‘StartUp’: A Thriller About a ‘Crypto-Currency’

A thriller mixing high-tech finance and low-down sex and violence, StartUp is a new drama streaming on Crackle that really wants to be your next binge. To achieve that, it has to persuade you that its premise has juice as a Miami-set drama and that star Adam Brody has found a worthy post-O.C. TV role. You also have to buy Martin Freeman (Fargo, Lord of the Rings) as a hard-boiled FBI agent, Phil Rask.

StartUp revolves around an almost abstract concept: GenCoin — a “crypto-currency” in the barely-a-tradition of bitcoin — that everyone in this show is obliged to say is going to revolutionize capitalism. “It’s the future!” “I believe in this, I really do!” yelp GenCoin hype-artists Nick Talman (Brody) and tech-smarty Izzy Morales (Otmara Marrero).

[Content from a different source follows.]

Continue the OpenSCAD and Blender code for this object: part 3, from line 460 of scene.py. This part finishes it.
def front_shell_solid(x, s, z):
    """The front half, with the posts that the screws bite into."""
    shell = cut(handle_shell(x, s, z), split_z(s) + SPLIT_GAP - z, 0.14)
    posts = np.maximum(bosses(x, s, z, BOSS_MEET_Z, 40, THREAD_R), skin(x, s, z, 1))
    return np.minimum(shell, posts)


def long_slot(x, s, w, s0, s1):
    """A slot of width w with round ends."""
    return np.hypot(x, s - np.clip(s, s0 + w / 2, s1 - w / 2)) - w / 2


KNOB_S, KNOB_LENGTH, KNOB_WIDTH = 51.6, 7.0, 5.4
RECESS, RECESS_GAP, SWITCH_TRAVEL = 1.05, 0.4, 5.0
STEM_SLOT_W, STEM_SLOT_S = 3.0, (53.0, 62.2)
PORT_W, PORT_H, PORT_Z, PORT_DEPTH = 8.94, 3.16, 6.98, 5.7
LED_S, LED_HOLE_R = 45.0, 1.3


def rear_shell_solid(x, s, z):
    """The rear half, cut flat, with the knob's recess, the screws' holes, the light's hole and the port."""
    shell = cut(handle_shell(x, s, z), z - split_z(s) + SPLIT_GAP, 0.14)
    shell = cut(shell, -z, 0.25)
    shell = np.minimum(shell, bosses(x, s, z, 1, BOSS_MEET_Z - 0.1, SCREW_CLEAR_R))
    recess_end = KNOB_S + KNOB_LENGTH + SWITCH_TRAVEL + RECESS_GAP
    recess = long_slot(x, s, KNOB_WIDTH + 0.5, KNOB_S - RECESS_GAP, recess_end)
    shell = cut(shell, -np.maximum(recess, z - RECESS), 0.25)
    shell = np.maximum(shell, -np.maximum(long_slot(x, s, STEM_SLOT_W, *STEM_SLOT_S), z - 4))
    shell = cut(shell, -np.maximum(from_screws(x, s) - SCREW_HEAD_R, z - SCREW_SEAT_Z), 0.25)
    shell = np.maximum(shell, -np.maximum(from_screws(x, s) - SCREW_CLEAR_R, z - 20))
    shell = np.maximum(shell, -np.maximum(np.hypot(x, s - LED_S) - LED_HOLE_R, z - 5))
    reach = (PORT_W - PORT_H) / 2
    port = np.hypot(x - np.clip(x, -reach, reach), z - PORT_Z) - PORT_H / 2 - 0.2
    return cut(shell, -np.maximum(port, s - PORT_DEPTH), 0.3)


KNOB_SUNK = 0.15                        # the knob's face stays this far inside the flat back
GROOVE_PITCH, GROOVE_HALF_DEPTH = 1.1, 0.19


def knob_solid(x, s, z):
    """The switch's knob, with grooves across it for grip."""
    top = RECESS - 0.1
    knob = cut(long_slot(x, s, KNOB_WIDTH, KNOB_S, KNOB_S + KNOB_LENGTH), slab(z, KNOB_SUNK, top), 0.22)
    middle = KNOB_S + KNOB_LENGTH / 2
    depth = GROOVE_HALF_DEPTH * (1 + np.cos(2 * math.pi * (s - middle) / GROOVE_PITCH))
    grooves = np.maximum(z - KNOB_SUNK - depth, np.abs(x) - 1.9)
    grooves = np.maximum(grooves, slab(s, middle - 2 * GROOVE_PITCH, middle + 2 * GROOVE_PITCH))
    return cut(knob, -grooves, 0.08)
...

They’re so impassioned that they find an unlikely convert and business partner in Ronald Dacey (Edi Gathegi), a brainy thug who buys into this startup with a gun and a debt chit: Part of the seed money comes from funds Nick’s father has bilked Ronald out of.

Nick, Ronald and Izzy — she’s the real brains behind GenCoin, although she’s poor and working out of her parents’ garage — are a highly unlikely collaborative trio. I didn’t buy their unity for a second, no matter how earnestly Brody can deliver that “I believe in this” line.

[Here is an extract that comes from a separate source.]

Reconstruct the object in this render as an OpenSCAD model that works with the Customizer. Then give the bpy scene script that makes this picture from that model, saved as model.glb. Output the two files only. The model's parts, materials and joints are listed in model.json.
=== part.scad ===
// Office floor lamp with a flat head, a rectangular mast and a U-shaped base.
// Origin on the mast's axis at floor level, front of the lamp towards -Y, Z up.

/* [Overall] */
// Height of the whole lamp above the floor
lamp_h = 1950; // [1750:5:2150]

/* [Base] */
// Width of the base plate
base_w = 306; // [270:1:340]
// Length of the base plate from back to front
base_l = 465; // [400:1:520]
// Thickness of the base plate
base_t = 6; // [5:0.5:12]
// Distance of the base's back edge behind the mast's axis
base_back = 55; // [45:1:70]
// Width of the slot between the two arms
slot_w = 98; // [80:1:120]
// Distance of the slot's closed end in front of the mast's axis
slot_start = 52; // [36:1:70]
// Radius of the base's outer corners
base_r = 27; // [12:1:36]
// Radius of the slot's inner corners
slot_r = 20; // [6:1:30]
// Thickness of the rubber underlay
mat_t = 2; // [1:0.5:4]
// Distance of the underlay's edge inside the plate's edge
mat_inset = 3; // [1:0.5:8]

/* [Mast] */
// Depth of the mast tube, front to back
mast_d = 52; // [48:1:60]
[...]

If it looks as though I’m giving Freeman short shrift here, it’s because in the three episodes I watched, he’s regularly pushed to the sidelines of the show. In theory, this should be a refreshing new role to savor Freeman in — he’s playing something we haven’t seen from him before: a smooth, shady tough guy. But his investigation into Nick’s father and, soon enough, Nick and his partners, runs parallel to Nick/Izzy/Ronald without intersecting enough to make him a key element in the show. In the third episode, Freeman’s Agent Rask gets a showy scene atop a building, explaining how the economy of Miami works to a novice agent played by Jocelin Donahue. The moment is strongly reminiscent (to put it kindly) of the way director Michael Mann shot his underrated 2006 feature film version of Miami Vice, but it doesn’t have the heft of content and style that Mann’s work possesses.

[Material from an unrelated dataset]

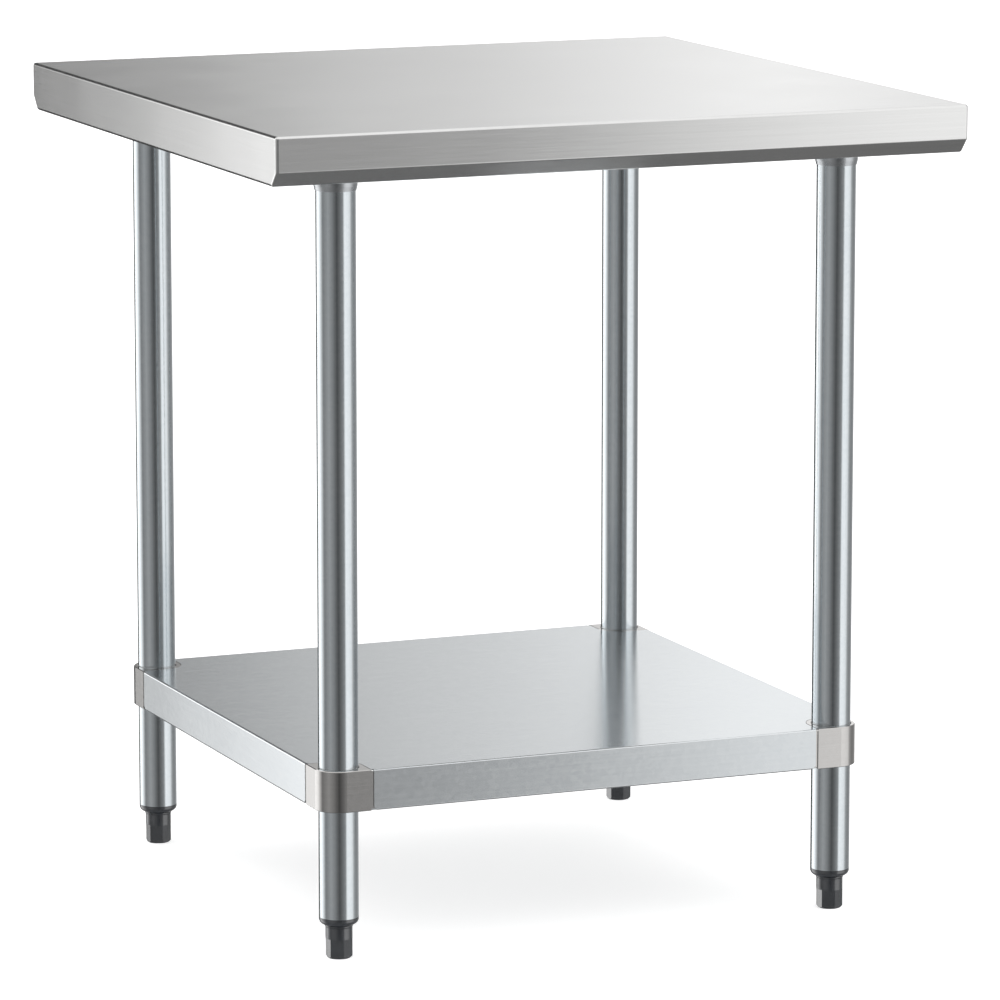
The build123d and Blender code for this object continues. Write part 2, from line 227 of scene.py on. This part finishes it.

I also really disliked the way Freeman’s Rask treats that agent, Maddie Pierce, with a condescending sexism that wafts through the rest of Startup as well: In the show’s first episode, every major character is shown in a gratuitous sex scene, as though the idea was, well, if the viewers don’t buy this GenCoin thing, maybe they’ll stick around for the sex. We’ll see how that pays off for Startup.

StartUp is streaming now on Crackle.